Task directions:
Find the lines of data that contain the string "node", then list them.

Record set:
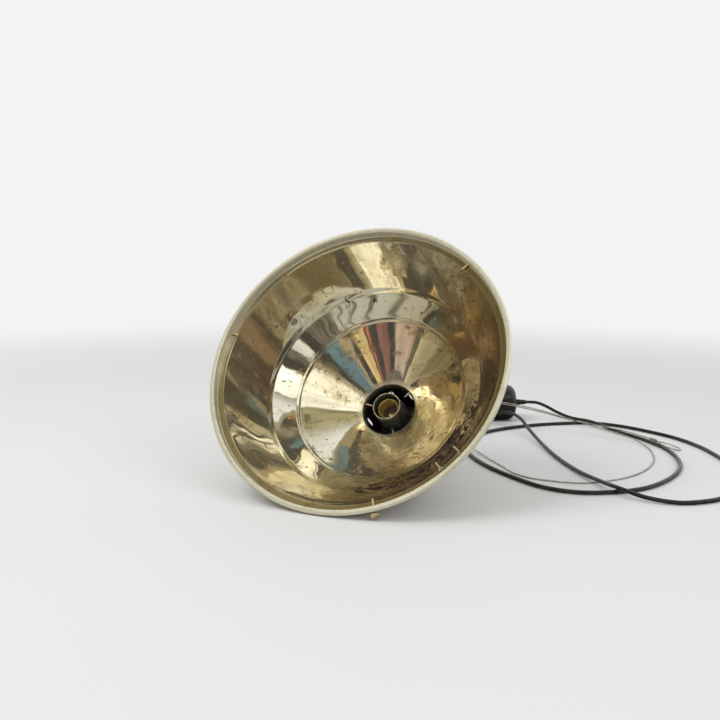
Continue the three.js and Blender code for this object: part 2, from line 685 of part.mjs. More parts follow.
==
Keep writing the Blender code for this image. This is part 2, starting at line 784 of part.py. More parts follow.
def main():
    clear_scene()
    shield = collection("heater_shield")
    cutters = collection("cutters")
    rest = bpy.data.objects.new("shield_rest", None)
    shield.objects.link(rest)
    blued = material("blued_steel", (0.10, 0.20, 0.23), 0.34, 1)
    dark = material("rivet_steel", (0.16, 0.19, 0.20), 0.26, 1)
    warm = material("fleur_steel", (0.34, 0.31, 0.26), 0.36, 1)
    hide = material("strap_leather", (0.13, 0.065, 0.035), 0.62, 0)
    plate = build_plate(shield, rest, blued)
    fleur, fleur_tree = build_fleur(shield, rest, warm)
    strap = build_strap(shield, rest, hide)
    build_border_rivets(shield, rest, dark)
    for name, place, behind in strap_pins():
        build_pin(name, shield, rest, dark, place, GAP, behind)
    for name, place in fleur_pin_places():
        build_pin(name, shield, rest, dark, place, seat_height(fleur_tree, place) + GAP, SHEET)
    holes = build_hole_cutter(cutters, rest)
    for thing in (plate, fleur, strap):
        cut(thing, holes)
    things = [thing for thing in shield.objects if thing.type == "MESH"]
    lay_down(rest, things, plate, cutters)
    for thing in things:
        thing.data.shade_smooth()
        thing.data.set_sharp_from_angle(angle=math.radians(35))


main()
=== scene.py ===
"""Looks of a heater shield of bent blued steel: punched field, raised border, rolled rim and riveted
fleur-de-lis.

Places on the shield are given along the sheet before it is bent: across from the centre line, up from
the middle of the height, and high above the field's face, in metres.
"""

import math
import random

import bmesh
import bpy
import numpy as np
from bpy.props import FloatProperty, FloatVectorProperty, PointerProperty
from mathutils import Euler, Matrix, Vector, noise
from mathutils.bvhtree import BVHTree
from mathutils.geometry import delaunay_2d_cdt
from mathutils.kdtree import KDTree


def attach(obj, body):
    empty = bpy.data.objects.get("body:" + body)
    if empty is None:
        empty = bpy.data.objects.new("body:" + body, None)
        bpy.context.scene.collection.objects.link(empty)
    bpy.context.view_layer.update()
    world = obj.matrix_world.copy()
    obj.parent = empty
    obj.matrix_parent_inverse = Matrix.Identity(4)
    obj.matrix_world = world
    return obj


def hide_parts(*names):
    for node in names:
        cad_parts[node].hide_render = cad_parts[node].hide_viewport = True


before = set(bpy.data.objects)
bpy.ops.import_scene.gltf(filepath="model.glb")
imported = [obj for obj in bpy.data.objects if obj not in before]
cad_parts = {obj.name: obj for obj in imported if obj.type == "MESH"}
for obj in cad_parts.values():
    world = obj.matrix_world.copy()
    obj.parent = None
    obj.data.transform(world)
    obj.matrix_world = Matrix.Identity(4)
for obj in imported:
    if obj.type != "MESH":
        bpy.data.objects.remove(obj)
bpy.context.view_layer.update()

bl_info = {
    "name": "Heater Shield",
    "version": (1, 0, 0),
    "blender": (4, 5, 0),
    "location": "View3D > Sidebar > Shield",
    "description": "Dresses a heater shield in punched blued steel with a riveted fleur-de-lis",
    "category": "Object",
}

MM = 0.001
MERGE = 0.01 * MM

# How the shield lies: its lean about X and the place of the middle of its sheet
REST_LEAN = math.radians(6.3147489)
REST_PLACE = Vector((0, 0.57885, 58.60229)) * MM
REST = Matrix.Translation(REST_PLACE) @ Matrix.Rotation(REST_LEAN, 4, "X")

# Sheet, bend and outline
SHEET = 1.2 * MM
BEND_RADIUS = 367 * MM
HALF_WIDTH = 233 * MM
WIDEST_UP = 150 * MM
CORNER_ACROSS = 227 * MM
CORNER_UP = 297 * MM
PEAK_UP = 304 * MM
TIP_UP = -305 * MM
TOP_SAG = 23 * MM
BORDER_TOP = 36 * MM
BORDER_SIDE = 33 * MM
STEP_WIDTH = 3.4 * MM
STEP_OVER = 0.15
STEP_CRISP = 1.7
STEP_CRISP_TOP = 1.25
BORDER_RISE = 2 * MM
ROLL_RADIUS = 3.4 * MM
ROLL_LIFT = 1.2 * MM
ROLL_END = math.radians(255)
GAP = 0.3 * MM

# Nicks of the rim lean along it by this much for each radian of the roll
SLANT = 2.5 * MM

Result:
    for node in names:
        cad_parts[node].hide_render = cad_parts[node].hide_viewport = True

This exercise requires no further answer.